Effect of Au Content on Microstructural Evolution of SnAgCu Solder Joints That Undergo Isothermal Aging and Reliability Testing

Author

Patrick J. Hyland, California Polytechnic State University, San Luis ObispoFollow

DOI: https://doi.org/10.15368/theses.2011.163
Available at: https://digitalcommons.calpoly.edu/theses/605

Date of Award

8-2011

Degree Name

MS in Engineering - Materials Engineering

Department/Program

Materials Engineering

Advisor

Linda Vanasupa

Abstract

Electronics, especially, printed circuit boards (PCBs) are a widespread technology. Metal coatings or “surface finishes” are often added to PCB board pads and component leads during manufacturing to improve their performance. Electroplated nickel/gold over copper is a popular surface finish for printed circuit boards and component leads. The presence of gold in solder joints, however, is known to have detrimental effects referred to as gold embrittlement. It is generally understood that tin-lead solder joints with less than 3 weight percent (wt%) of gold will not experience reliability issues. The acceptable level of gold in lead-free solder joints, however, is less well understood, as the technology is younger. The purpose of this study was to investigate the effect of gold content on the microstructural evolution of SnAgCu solder joints. Three integrated circuit packages with various thicknesses of gold coatings were assembled on boards that were made with thin (flash) or thick gold over nickel coatings. The boards were divided into three groups based on the isothermal aging they underwent: 0 days, 30 days, or 56 days of aging at 125 °C. Thirty four of the forty boards then underwent mechanical reliability testing.

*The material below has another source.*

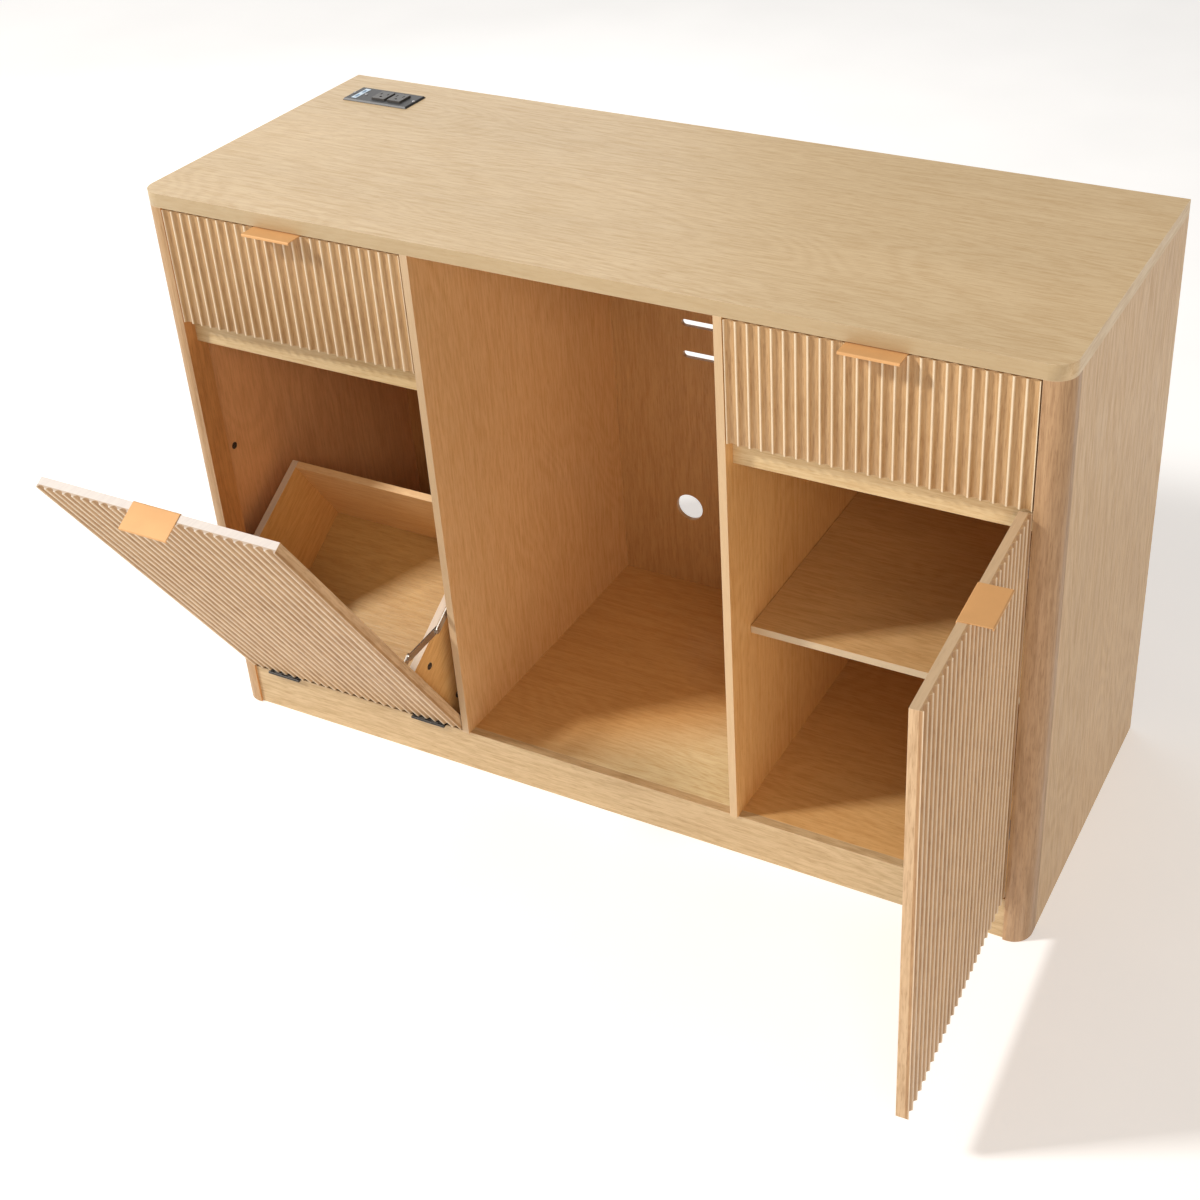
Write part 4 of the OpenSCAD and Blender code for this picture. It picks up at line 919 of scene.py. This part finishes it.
# %% Screws of the right door
CUP_X, CUP_Z = 0.6405, (0.178, 0.620)
CUP_FLANGE, CUP_SCREW_OFF, CUP_SCREW_SHANK = 0.001, 0.024, 0.009

cup_screws = [((CUP_X, BEHIND + CUP_FLANGE, z + off), DEEP, *WOOD_HEAD, CUP_SCREW_SHANK)
              for z in CUP_Z for off in (-CUP_SCREW_OFF, CUP_SCREW_OFF)]
door_screws = pull_screws(DOOR_TOP) + cup_screws
piece = screw_piece("right_door_cross_screws", door_screws, "right_door", SWUNG)
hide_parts("right_door_screws")
print("right door:", len(door_screws), "screws")

# %% [markdown]
# ## Screws of the power unit and the back
# Three small screws hold the face plate of the power unit, at the places that the photograph
# shows. The back panel is screwed to the edges of the dividers, and with a row along its foot to
# the floor panel. Only the heads of these are built, since their shanks can't be seen.

# %% Screws of the power unit and the back
POWER_HEAD, BACK_HEAD = (0.0052, 0.0010), (0.007, 0.0018)
POWER_SCREW_X = (-0.6476, -0.6246, -0.5324)
BACK_SCREW_Z = (0.15, 0.32, 0.49, 0.66, 0.83)
FOOT_ROW_X, FOOT_ROW_STEP, FOOT_ROW_COUNT = -0.62, 0.2067, 7

plate_low, plate_high = box_of("power_plate")
plate_y = (plate_low.y + plate_high.y) / 2
power_screws = [((x, plate_y, plate_high.z), UP, *POWER_HEAD) for x in POWER_SCREW_X]
screw_piece("power_cross_screws", power_screws, "cabinet")

back_y = box_of("back_panel")[1].y
floor_low, floor_high = box_of("floor_panel")
foot_z = (floor_low.z + floor_high.z) / 2
places = [(x, back_y, z) for x in (-DIVIDER_MID, DIVIDER_MID) for z in BACK_SCREW_Z]
places += [(FOOT_ROW_X + FOOT_ROW_STEP * i, back_y, foot_z) for i in range(FOOT_ROW_COUNT)]
back_screws = [(place, DEEP, *BACK_HEAD) for place in places]
screw_piece("back_panel_cross_screws", back_screws, "cabinet")
print("power unit:", len(power_screws), "and back:", len(back_screws), "screws")

# %% [markdown]
# ## Rivets of the stay
# The folding stay turns on three rivets, and their closed ends are small polished domes with a
# flange under them. A dome is turned from its outline, as on a lathe. Each one rides with the
# part that holds its pin: the lower link at the elbow, the bin at the lower end, and the divider
# at the upper end. They face the tray, where the light from the left catches them.

# %% Rivets
RIVET_WIDTH, RIVET_SIDES = 0.008, 28
# Heights of the flange and of the dome's foot, as shares of the whole
FLANGE, DOME_FOOT = 0.22, 0.25
# The dome's share of the flange's radius, and its rings with their angle from each to the next
DOME_SHARE, DOME_RINGS, DOME_ANGLE = 0.92, 6, 15

polished = fitting("polished_rivet", (0.72, 0.70, 0.67), metallic=1.0, rough=0.24, bump=0.02,
                   vary=0.05)


def rivet_head(name, x, y, z, height, body):
    """A domed head that rises towards the left from a flat face at x."""
    r = RIVET_WIDTH / 2
    outline = [(r, 0), (r, FLANGE * height)]
    for angle in (math.radians(DOME_ANGLE * i) for i in range(DOME_RINGS)):
        rise = height * (DOME_FOOT + (1 - DOME_FOOT) * math.sin(angle))
        outline.append((DOME_SHARE * r * math.cos(angle), rise))
    around = [math.tau * i / RIVET_SIDES for i in range(RIVET_SIDES)]
    bm = bmesh.new()
    rings = [[bm.verts.new((x - rise, y + radius * math.cos(a), z + radius * math.sin(a)))
              for a in around] for radius, rise in outline]
    join_rings(bm, rings)
    top = bm.verts.new((x - height, y, z))
    for low, high in zip(rings[-1], rings[-1][1:] + rings[-1][:1]):
        bm.faces.new((low, high, top))
    bm.faces.new(rings[0])
    new_piece(name, bm, polished, body, smooth=40)


rivet_head("elbow_rivet_head", -0.2529, -0.2931, 0.2905, height=0.0012, body="lower_link")
rivet_head("lower_rivet_head", -0.2542, -0.3650, 0.2870, height=0.0018, body="tilt_out")
rivet_head("upper_rivet_head", -0.2496, -0.2000, 0.3490, height=0.0015, body="cabinet")
print("rivet heads: 3,", round(RIVET_WIDTH * 1000), "mm across")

Components were cross-sectioned and polished. Scanning electron microscopy (SEM) and energy dispersive spectroscopy (EDS/EDX) were used to characterize the morphology and elemental composition of the solder joints and any intermetallic compounds (IMCs) that formed. The growth of bulk and interfacial layer IMCs in each package/board system was studied. In thick gold boards, AuSn₄ particles observed in the bulk solder grew larger over time, absorbed Ni, and migrated to the component and board interfaces. (Cu_1-p-qAu_pNi_q)₆Sn₅ and (Au_1-xNi_x)Sn₄ IMCs were found at most board and component interfaces after aging. It was observed that most fractures occurred in or along the (Au_1-xNi_x)Sn₄ IMCs. Cracks were observed within IMC particles in the bulk solder, along the boardside and component side interfaces, and in the bulk solder traveling toward voids. Components with joint Au contents higher than 10 wt% had unacceptably poor reliability. The conclusion of this work is that gold content of SAC305 solder joints on boards with Au over Ni surface finishes should be kept below 3 wt% to conservatively minimize the risk of creating a microstructure that has poor reliability.